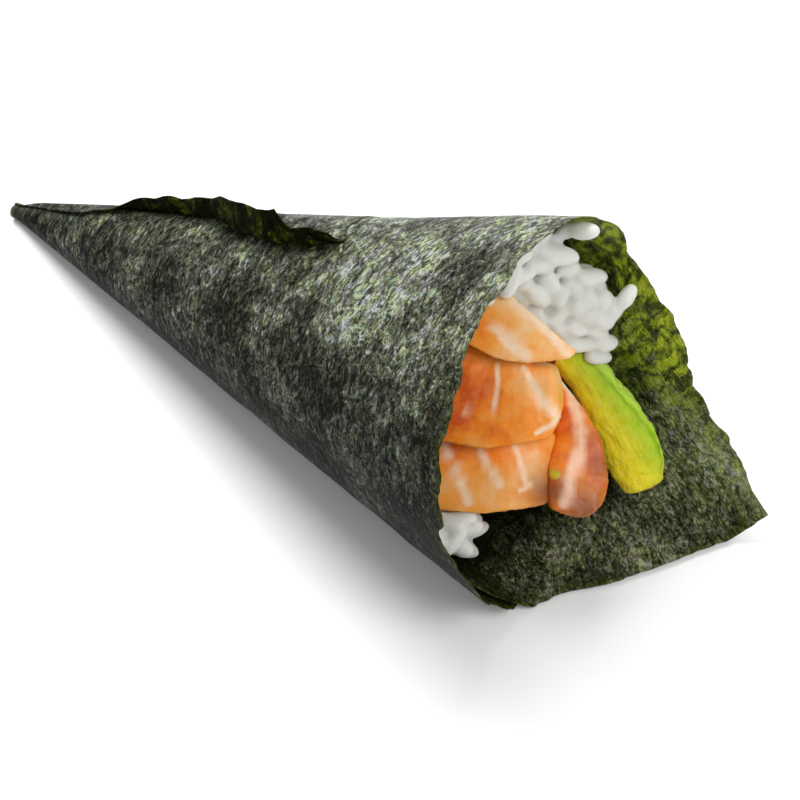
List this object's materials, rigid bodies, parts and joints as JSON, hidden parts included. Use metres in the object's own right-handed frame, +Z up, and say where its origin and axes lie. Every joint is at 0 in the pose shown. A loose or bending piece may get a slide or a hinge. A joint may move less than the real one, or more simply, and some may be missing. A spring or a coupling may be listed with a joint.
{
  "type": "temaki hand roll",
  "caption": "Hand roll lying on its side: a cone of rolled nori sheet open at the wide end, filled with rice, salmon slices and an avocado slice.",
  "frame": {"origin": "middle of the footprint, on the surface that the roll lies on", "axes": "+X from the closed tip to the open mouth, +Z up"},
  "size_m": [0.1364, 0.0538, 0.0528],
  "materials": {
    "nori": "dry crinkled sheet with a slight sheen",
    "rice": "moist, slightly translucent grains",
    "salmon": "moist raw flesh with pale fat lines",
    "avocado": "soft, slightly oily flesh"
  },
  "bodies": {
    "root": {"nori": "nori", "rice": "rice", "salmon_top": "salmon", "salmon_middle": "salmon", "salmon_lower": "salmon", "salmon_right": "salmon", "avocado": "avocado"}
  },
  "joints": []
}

──────────

What to produce
Find all lines where the word "materials" appears. Copy them.

Written response
List this object's materials, rigid bodies, parts and joints as JSON, hidden parts included. Use metres in the object's own right-handed frame, +Z up, and say where its origin and axes lie. Every joint is at 0 in the pose shown. A loose or bending piece may get a slide or a hinge. A joint may move less than the real one, or more simply, and some may be missing. A spring or a coupling may be listed with a joint.
  "materials": {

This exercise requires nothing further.